Receptor modeling for smoke of 1998 biomass burning in Central America
Author(s) -
Cheng MengDawn,
Lin CheJen
Publication year - 2001
Publication title -
journal of geophysical research: atmospheres
Language(s) - English
Resource type - Journals
SCImago Journal Rank - 1.67
H-Index - 298
eISSN - 2156-2202
pISSN - 0148-0227
DOI - 10.1029/2001jd900024
Subject(s) - environmental science , smoke , meteorology , trajectory , biomass burning , pollutant , atmospheric sciences , geology , aerosol , geography , physics , chemistry , organic chemistry , astronomy
The potential source contribution function (PSCF) is a receptor modeling technique for identifying emission sources and transport pathways. This technique has been widely used in the determination of potential emission sources and preferred transport pathways of a variety of air pollutants for more than a decade. However, the model has not been objectively evaluated against well‐documented real‐world data and the performance of the model is virtually untested.

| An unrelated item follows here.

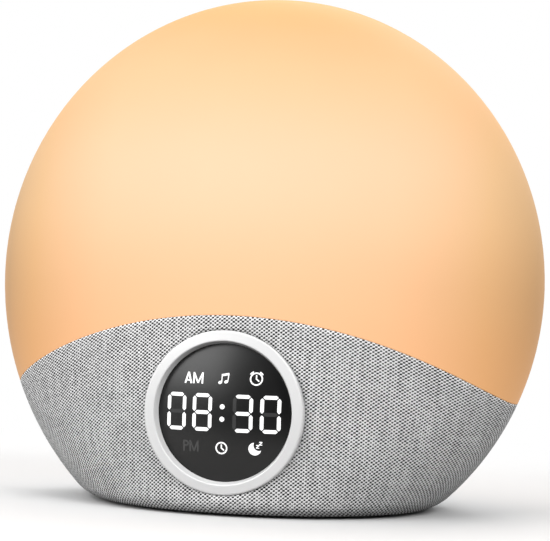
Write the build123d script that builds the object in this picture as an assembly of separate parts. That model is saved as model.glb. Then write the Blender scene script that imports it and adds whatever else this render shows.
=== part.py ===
from build123d import *
import os
from math import cos, radians, sin, sqrt, tan

# A sunrise alarm clock: a milk-white light dome on a cloth-covered base that holds
# a round digital display in front and a speaker and eight push buttons behind.
# Millimetres, +Z up, the table at z = 0, the display facing -Y.
# Every skin of the body is a "form": the same closed outer shape moved inwards.

# Body
HALF_WIDTH = 91.5
HALF_DEPTH = 49.0
CROWN = 93.5                # height of the dome above its widest section
FOOT_PROUD = 0.8
EQUATOR = FOOT_PROUD + 72.7     # height of the widest section above the table
EDGE_RADIUS = 4.0           # rounding of the lowest edge

# Parting line between dome and base: an arc seen from the front, straight front to back
PARTING_CROWN = 61.8
PARTING_RADIUS = 150.0

# Skins, given as insets of the outer form
DIFFUSER_WALL = 2.4
FABRIC_THICKNESS = 0.9
SHELL_OUTER = 1.0
SHELL_INNER = 3.4
TONGUE_OUTER = 2.5
TONGUE_HEIGHT = 3.0
LUG_WIDTH = 9.0
LUG_PLACES = (-48, 0, 48)

# Bottom plate, feet and the screws that hold the plate
PLATE_HALF_WIDTH = 50.0
PLATE_HALF_DEPTH = 41.0
PLATE_THICKNESS = 2.2
LEDGE_WIDTH = 6.0
LEDGE_TOP = 5.4
FOOT_RADIUS = 6.0
FOOT_X = 35.0
FOOT_Y = 19.0
FOOT_RECESS = 0.8
BASE_SCREW_X = 17.0
BASE_SCREW_Y = 33.5

# Round display, its depths measured back from the bezel's face
DISPLAY_HEIGHT = EQUATOR - 41.6
BEZEL_PROUD = 0.45
BEZEL_CREST = 0.3           # inner edge of the ring, in front of that face
BEZEL_FALL = 0.15           # outer edge, behind it
BEZEL_FLARE = 0.75          # the opening widens by this much from the lens to the front
BEZEL_RADIUS = 25.3
BEZEL_DEPTH = 4.05
BEZEL_SPIGOT_RADIUS = 24.4
BEZEL_BACK = 9.15
LENS_RADIUS = 21.25
LENS_FLANGE_RADIUS = 23.0
LENS_STEP = 2.41
LENS_DOME_RADIUS = 82.0
LENS_THICKNESS = 1.4
FILM_DEPTH = 4.0
FILM_THICKNESS = 0.25
LIGHT_BOX_DEPTH = 5.0
BOARD_THICKNESS = 1.6
DISPLAY_BOARD_RADIUS = 25.6
EAR_REACH = 28.0
EAR_ANGLES = (35, 145, 215, 325)

# Figures of the display
DIGIT_HEIGHT = 11.5
DIGIT_WIDTH = 6.26
DIGIT_PLACES = (-14.93, -6.44, 6.44, 14.93)
STROKE = 1.12
STROKE_GAP = 0.14
COLON_RISE = 1.9
COLON_RADIUS = 0.75
SIGN_ROW = 10.6
SIGN_RADIUS = 2.3
SIGN_PLACES = ((0, SIGN_ROW), (10.3, SIGN_ROW), (0, -SIGN_ROW), (10.3, -SIGN_ROW))
WORD_PLACES = ((-9.7, SIGN_ROW), (-9.7, -SIGN_ROW))
WORD_SIZE = (6.4, 3.6)

# Light tray and its board
TRAY_DROP = 2.0             # upper face below the parting surface
TRAY_THICKNESS = 2.2
TRAY_INSET = 3.9
TRAY_SCREW_X = 64.0
TRAY_SCREW_Y = 20.5
PLATFORM_SIZE = (88.0, 48.0)
PLATFORM_TOP = 61.4
LED_BOARD_SIZE = (80.0, 42.0)
LED_SIZE = 5.0
LED_PITCH = 12.4
LED_COLUMNS = 6
LED_ROWS = 3

# Rear panel
PANEL_HALF_WIDTH = 51.0
PANEL_BOTTOM = 8.5
PANEL_TOP = 52.0
PANEL_CORNER = 12.0
PANEL_WALL = 2.3
PANEL_LEDGE = 3.0
PANEL_CLEARANCE = 0.15
PANEL_SCREW_X = 44.0
PANEL_SCREW_HEIGHTS = (15.5, 45.0)
PANEL_PAD = 1.2             # plastic under the head of a panel screw
PANEL_BOSS = 7.0            # length of the boss in front of each pad

# Buttons: two rows of two on either side of the speaker
BUTTON_RADIUS = 4.2
BUTTON_BORE = 4.5
BUTTON_FLANGE = 5.2
BUTTON_PROUD = 1.0
BUTTON_TRAVEL = 0.5
BUTTON_COLUMNS = (26.0, 39.0)
BUTTON_ROWS = (24.5, 37.5)
BUTTON_FLANGE_BACK = (40.7, 36.2)
BUTTON_NAMES = {
    (-1, 0, 1): "light_up_button",
    (-1, 0, 0): "light_down_button",
    (-1, 1, 1): "alarm_one_button",
    (-1, 1, 0): "alarm_two_button",
    (1, 0, 1): "volume_up_button",
    (1, 0, 0): "volume_down_button",
    (1, 1, 1): "sound_button",
    (1, 1, 0): "time_set_button",
}
SWITCH_SIZE = 6.0
SWITCH_HEIGHT = 3.5
PLUNGER_RADIUS = 1.75
PLUNGER_RISE = 0.7
KEY_BOARD_FACE = 29.5
KEY_BOARD_X = 33.0
KEY_BOARD_SIZE = (22.0, 32.0)
KEY_BOARD_CORNER = 10.0     # clears the boss of the lower panel screw
KEY_BOARD_HEIGHT = 31.0
KEY_POST_RISE = 13.5

# Speaker
SPEAKER_HEIGHT = 34.0
SPEAKER_HALF = 15.0
SPEAKER_SEAT = 43.0
GASKET_THICKNESS = 0.8
GRILLE_RADIUS = 13.4
GRILLE_PITCH = 3.2
GRILLE_SLOT = 1.5
SPEAKER_HOLE = 12.8
MAGNET_RADIUS = 9.5

# Main board and power inlet
MAIN_BOARD_TOP = 9.5
MAIN_BOARD_SIZE = (64.0, 48.0)
MAIN_BOARD_Y = 3.0
MAIN_BOARD_TONGUE = (22.0, 11.0)
MAIN_SCREW_X = 28.5
MAIN_SCREW_YS = (-17.0, 23.0)
CELL_RADIUS = 10.0
CELL_PLACE = (-17.0, -3.0)
INLET_HEIGHT = 14.0
INLET_BLOCK = (9.0, 14.0, 9.0)
INLET_FRONT = 44.2
INLET_BORE = 2.9
INLET_BOSS = 6.2
INLET_PIN = 1.0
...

In this study we verified the PSCF model and tested the model performance by taking the opportunity of the 1998 Central America smoke events that produced elevated levels of aerosols detected at the Southern Great Plains site operated by the U.S. Department of Energy's Atmospheric Radiation Measurement. Our results show that the PSCF model could correctly identify the emission source locations and transport pathways of the smoke particles. However, one cannot take the PSCF results for granted without further examination of back trajectories that are responsible for the transport. False positives could result from the tailing of the back trajectories that travel over the true source locations. Model performance analysis suggests that using the mean or median as the criterion value yielded satisfactory PSCF results. Use of a high criterion value (e.g., the 90th percentile) and a larger database could improve the resolution of PSCF source identification. Trajectory arrival height above the surface sampling station should be carefully chosen to be within the column mixing height to ensure an effective coupling of transport and surface measurement.